►

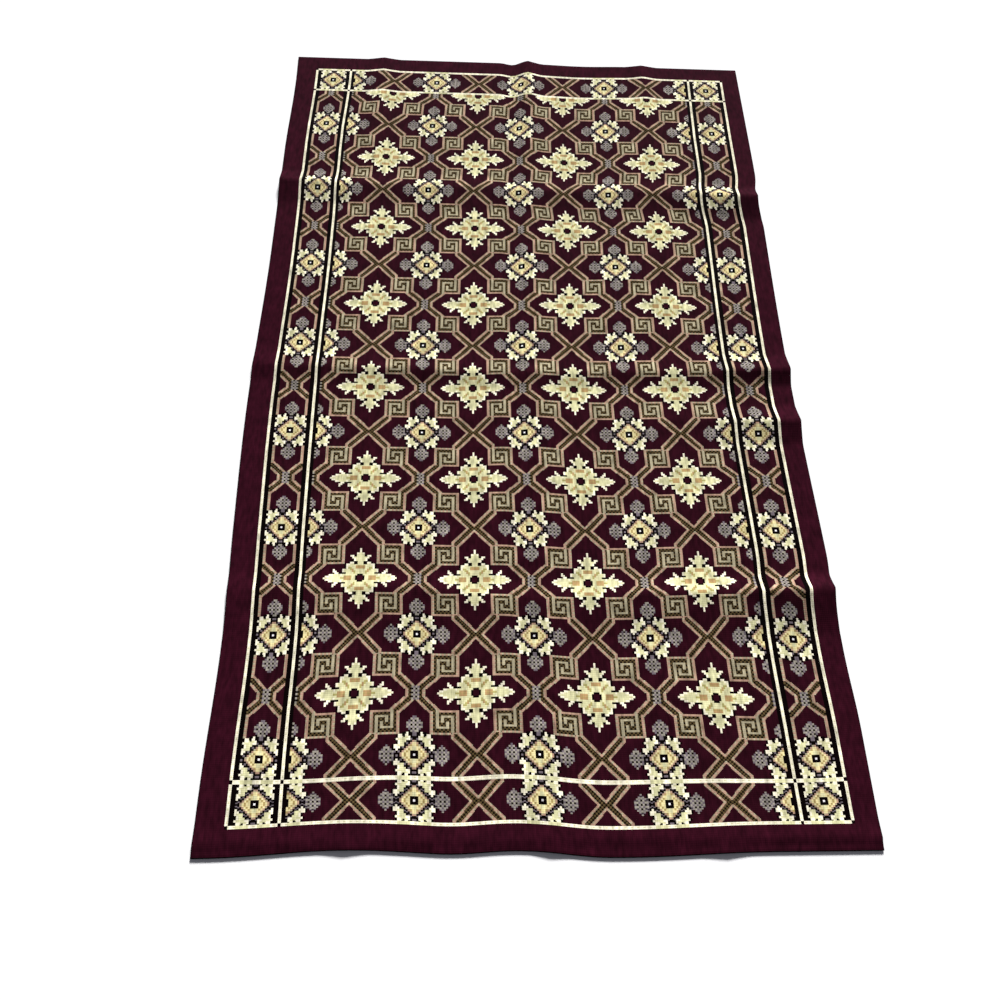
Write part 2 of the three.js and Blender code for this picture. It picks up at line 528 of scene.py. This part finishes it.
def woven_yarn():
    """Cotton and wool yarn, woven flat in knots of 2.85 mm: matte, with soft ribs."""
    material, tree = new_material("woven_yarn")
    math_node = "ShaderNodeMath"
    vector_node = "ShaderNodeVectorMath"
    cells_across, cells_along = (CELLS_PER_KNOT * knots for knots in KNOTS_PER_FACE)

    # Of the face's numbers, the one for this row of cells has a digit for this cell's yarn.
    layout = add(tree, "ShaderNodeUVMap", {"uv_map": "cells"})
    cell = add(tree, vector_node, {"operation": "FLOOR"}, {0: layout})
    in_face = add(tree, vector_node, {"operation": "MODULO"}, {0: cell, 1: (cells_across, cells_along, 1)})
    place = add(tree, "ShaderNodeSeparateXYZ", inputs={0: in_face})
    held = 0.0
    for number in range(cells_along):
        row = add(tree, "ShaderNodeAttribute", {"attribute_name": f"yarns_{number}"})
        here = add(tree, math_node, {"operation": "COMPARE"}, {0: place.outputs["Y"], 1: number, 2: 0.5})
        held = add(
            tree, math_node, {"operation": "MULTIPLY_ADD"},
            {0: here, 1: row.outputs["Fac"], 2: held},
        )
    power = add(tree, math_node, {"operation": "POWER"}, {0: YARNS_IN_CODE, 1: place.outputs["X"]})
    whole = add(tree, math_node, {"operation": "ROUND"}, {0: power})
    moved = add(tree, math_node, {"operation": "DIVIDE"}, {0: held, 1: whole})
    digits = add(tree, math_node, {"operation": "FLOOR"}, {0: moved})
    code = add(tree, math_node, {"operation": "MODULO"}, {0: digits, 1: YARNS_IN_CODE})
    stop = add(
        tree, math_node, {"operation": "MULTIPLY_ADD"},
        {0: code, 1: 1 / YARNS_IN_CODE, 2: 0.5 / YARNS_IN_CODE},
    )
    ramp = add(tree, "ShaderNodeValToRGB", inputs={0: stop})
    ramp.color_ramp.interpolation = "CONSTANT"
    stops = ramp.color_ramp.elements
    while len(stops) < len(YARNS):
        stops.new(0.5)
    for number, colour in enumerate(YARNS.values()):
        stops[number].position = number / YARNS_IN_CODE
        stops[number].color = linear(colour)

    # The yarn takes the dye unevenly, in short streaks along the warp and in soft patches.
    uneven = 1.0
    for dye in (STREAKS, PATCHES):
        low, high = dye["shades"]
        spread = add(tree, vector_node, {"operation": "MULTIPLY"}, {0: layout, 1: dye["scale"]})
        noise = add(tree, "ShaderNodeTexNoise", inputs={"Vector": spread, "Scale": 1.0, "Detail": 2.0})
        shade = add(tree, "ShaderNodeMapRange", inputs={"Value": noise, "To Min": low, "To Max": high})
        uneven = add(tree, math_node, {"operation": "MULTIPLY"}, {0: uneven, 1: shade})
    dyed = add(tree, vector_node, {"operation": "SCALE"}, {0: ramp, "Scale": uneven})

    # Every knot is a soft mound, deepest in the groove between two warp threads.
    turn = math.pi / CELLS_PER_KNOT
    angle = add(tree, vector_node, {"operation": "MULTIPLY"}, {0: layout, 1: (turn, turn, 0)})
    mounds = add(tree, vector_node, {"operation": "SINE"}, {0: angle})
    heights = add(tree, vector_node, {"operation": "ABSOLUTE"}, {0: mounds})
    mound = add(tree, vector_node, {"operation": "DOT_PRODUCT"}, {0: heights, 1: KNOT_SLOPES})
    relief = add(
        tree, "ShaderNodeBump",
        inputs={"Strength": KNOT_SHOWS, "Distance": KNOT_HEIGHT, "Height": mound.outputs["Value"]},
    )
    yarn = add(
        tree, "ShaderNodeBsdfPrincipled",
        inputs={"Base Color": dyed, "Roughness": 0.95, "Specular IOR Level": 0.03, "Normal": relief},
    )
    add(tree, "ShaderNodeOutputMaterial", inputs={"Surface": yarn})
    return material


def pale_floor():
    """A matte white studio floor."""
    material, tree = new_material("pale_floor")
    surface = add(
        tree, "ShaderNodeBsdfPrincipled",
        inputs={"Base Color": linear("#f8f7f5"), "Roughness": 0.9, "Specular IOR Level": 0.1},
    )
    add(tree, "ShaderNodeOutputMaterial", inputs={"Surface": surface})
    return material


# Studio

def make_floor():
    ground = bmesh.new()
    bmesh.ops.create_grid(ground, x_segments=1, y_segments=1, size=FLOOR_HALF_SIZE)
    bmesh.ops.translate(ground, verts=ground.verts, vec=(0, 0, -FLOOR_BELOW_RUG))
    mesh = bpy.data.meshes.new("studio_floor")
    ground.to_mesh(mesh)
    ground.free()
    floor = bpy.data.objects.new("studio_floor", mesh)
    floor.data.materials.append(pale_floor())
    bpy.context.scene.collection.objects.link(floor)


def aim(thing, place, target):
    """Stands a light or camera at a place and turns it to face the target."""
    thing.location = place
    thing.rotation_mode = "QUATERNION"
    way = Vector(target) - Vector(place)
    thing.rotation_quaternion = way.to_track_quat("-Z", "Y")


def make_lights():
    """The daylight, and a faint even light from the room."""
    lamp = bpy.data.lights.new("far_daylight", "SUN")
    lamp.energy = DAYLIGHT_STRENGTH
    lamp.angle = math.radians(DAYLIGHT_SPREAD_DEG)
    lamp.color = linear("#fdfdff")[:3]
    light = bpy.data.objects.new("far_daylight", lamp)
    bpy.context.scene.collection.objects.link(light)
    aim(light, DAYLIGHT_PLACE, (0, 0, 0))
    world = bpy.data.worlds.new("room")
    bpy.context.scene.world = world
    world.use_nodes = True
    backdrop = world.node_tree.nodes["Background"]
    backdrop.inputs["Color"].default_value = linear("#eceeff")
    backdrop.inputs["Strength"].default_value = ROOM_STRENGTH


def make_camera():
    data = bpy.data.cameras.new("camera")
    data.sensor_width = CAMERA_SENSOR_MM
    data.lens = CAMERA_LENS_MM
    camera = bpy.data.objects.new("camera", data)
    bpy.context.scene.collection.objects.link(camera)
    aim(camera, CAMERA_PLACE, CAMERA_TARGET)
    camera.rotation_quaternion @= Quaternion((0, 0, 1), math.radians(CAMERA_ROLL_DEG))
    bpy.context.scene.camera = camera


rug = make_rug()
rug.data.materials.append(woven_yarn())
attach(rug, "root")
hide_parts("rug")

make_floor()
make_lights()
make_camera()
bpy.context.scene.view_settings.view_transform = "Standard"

◄

Your task: Word for word, quote the lines of the material from the first line through the line with "cells_across, cells_along = (CELLS_PER_KNOT", both ends included.

Final result:
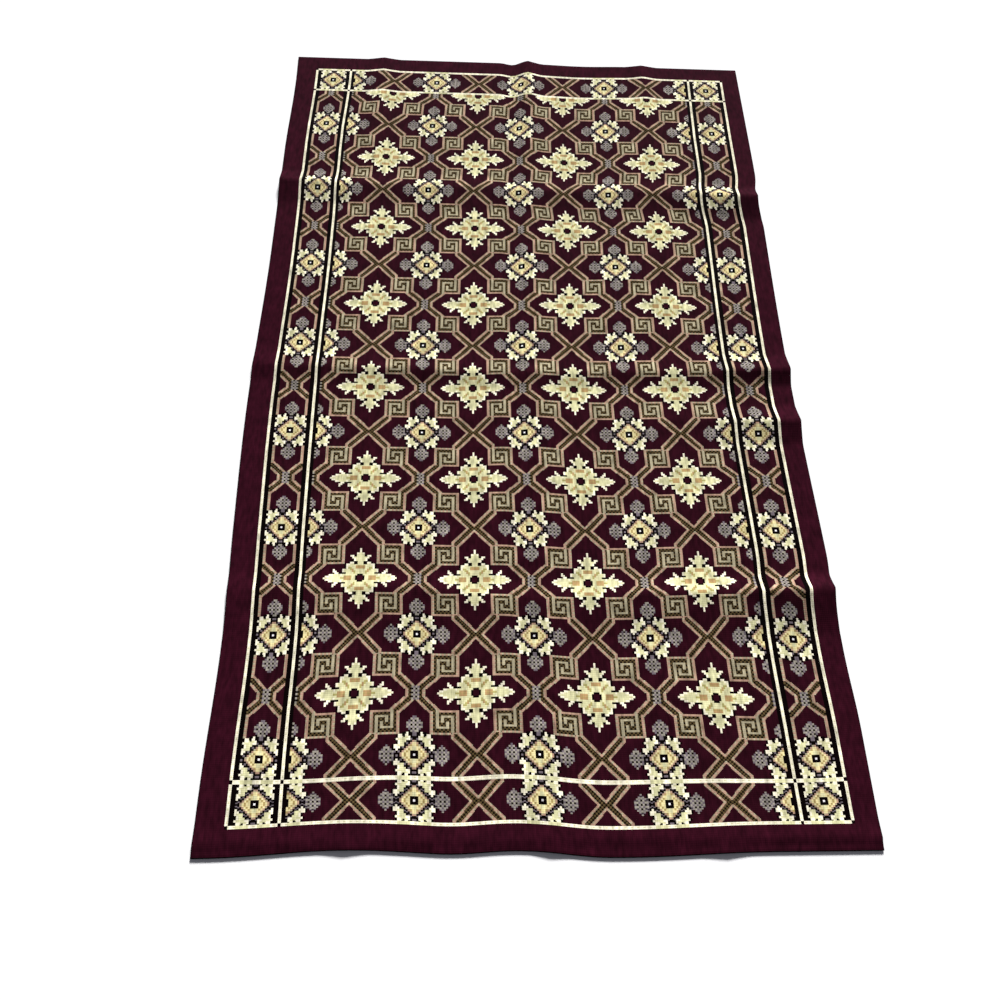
Write part 2 of the three.js and Blender code for this picture. It picks up at line 528 of scene.py. This part finishes it.
def woven_yarn():
    """Cotton and wool yarn, woven flat in knots of 2.85 mm: matte, with soft ribs."""
    material, tree = new_material("woven_yarn")
    math_node = "ShaderNodeMath"
    vector_node = "ShaderNodeVectorMath"
    cells_across, cells_along = (CELLS_PER_KNOT * knots for knots in KNOTS_PER_FACE)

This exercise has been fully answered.